Common Mistakes to Avoid

  • Confusing impulse and reaction stages, because impulse stages have pressure drop mainly in nozzles while reaction stages have pressure drop in both fixed and moving blades.
  • Using rpm directly in U = piDN, because N must be in revolutions per second unless the formula is adjusted for revolutions per minute.
  • Ignoring whirl velocity direction, because Euler turbine work depends on Vw1 - Vw2 and a sign error can make turbine work appear too large or negative.
  • Treating all enthalpy drop as useful work, because real turbines have losses from friction, leakage, moisture, and nonideal expansion.
  • Drawing velocity triangles without consistent reference directions, because absolute velocity, relative velocity, and blade speed must share the same scale and sign convention.

Practice Questions

  1. 1 A turbine rotor has a mean diameter of 0.80 m and rotates at 3000 rpm.
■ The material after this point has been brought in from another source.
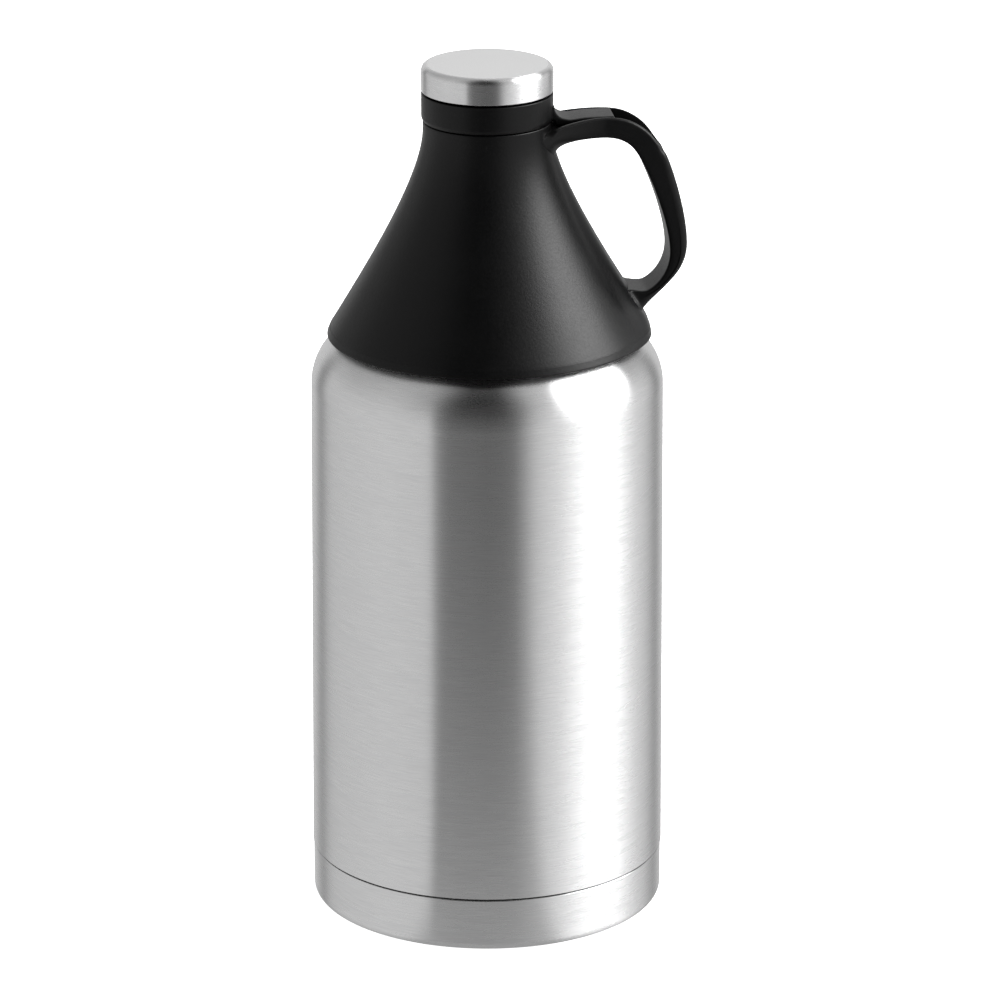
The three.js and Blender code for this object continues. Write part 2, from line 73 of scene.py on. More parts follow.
SKIRT_RADIUS = 37.4
SKIRT_BORE = 33.9
DECK_Z = 239.8
SPOUT_RADIUS = 16.9
SPOUT_BORE = 14.4
SPOUT_TOP = 301.6
FUNNEL_WALL = 2.2
FUNNEL_FOOT_RADIUS = 27.4

KEEPER_RADIUS = 23.6
KEEPER_BORE = 20.2
KEEPER_BOTTOM = 294
KEEPER_TOP = 304
TONGUE_WIDTH = 13
TONGUE_END = 45.2
TONGUE_BOTTOM = 291.95
TONGUE_EDGE_ROUND = 0.8
CAP_RADIUS = 23.65
CAP_BOTTOM = 304.8
CAP_TOP = 314.4
CAP_CROWN = 0.3
CAP_EDGE_ROUND = 2.6
CAP_SKIRT_RADIUS = 19.8
CAP_BORE = 18.9

HANDLE_WIDTH = 17
HANDLE_EDGE_ROUND = 1.6
CHANNEL_WIDTH = 13.8
CHANNEL_RUNOUT = 2                    # extra rounding of the outer edges where the channel has run out
# The loop's two outlines in its middle plane, as cubic stretches: a start point, then for each stretch
# its two control points and its end.
HANDLE_OUTSIDE = [
    [(13.9, 290.6)],
    [(15.9, 290.7), (17.6, 290.9), (19.8, 291.6)],
    [(27.6, 294.1), (43.2, 297.2), (51.3, 293.3)],
    [(58.6, 289.8), (59.7, 285.5), (63.0, 281.8)],
    [(65.0, 279.5), (71.1, 261.0), (71.6, 248.8)],
    [(71.9, 241.1), (68.9, 237.3), (65.2, 233.3)],
    [(61.4, 229.0), (58.2, 226.9), (54.8, 222.2)],
]
HANDLE_INSIDE = [
    [(47, 231.8)],
    [(52.0, 231.4), (55.4, 229.7), (57.9, 231.2)],
    [(62.1, 233.7), (65.1, 238.6), (65.2, 244.3)],
    [(65.3, 253.2), (59.4, 269.3), (55.4, 277.3)],
    [(52.3, 283.7), (49.6, 287.0), (42.5, 287.6)],
    [(37.6, 287.9), (25.0, 286.8), (24.1, 282.1)],
    [(23.6, 279.9), (22.2, 278.8), (20.6, 278.1)],
]
# Depth of the channel by the fraction of the way round the loop, from the neck to the cone's foot.
CHANNEL_DEPTHS = [
    (0, 0.1), (0.05, 0.1), (0.11, 2), (0.181, 3.3), (0.261, 3.5), (0.273, 4.4), (0.316, 4),
    (0.382, 1.7), (0.449, 0.4), (0.53, 0.05), (1, 0.05),
]
ROOT_START = 42                       # distance from the axis where the upper root starts to widen
ROOT_END = 17.5                       # distance from the axis where it is widest
ROOT_HALF_WIDTH = 14.7
FOOT_FILLET = 1.4                     # fillet where the arm's lower end meets the cone
FOOT_FILLET_TOP = 250                 # it is only made below this height
FOOT_FILLET_FADE = 8                  # distance from the middle plane where it has its full width

SCREWS = {
    "handle_screw_upper": ((20.0, 0, 287.9), 0, 8),
    "handle_screw_lower_left": ((50.3, 3.6, 225.8), 31, 5.8),
    "handle_screw_lower_right": ((50.3, -3.6, 225.8), 31, 5.8),
}

# ---- Camera ----
CAMERA_AZIMUTH = -6.5                 # degrees round the growler from the -Y side
CAMERA_DISTANCE = 1.9916
CAMERA_HEIGHT = 0.8208
CAMERA_PITCH = 18.595
CAMERA_LENS = 207.76
CAMERA_SHIFT = 0.0128


# ---- Outlines ----
def arc(centre_r, centre_z, radius, start, end, steps=8):
    """Points of a circular arc between two angles in degrees."""
    points = []
    for i in range(steps + 1):
        angle = math.radians(start + (end - start) * i / steps)
        points.append((centre_r + radius * math.cos(angle), centre_z + radius * math.sin(angle)))
    return points


def bezier(p0, p1, p2, p3, t):
    """Point and tangent of a cubic curve."""
    a, b, c, d = (Vector(p) for p in (p0, p1, p2, p3))
    s = 1 - t
    point = a * s**3 + b * 3 * s * s * t + c * 3 * s * t * t + d * t**3
    tangent = (b - a) * 3 * s * s + (c - b) * 6 * s * t + (d - c) * 3 * t * t
    return point, tangent.normalized()


def rounded(corners, steps=4):
    """Outline whose corners given as (radius, height, rounding) are rounded off."""
    outline = []
    for i, corner in enumerate(corners):
        here = Vector(corner[:2])
        if len(corner) == 2:
            outline.append(tuple(here))
            continue
        before = here + (Vector(corners[i - 1][:2]) - here).normalized() * corner[2]
        after = here + (Vector(corners[(i + 1) % len(corners)][:2]) - here).normalized() * corner[2]
        for k in range(steps + 1):
            t = k / steps
            outline.append(tuple(before * (1 - t) ** 2 + here * 2 * t * (1 - t) + after * t * t))
    return outline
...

Calculate the blade speed U in m/s using U = piDN with N in revolutions per second.
  2. 2 A stage has U = 180 m/s, Vw1 = 420 m/s, and Vw2 = 80 m/s. Calculate the stage specific work using w = U(Vw1 - Vw2).
  3. 3 A steam turbine stage produces 210 kJ/kg of actual work from an ideal isentropic enthalpy drop of 250 kJ/kg. Calculate the stage efficiency.
  4. 4 Explain why a multistage turbine is usually preferred over extracting the full steam pressure drop in one single stage.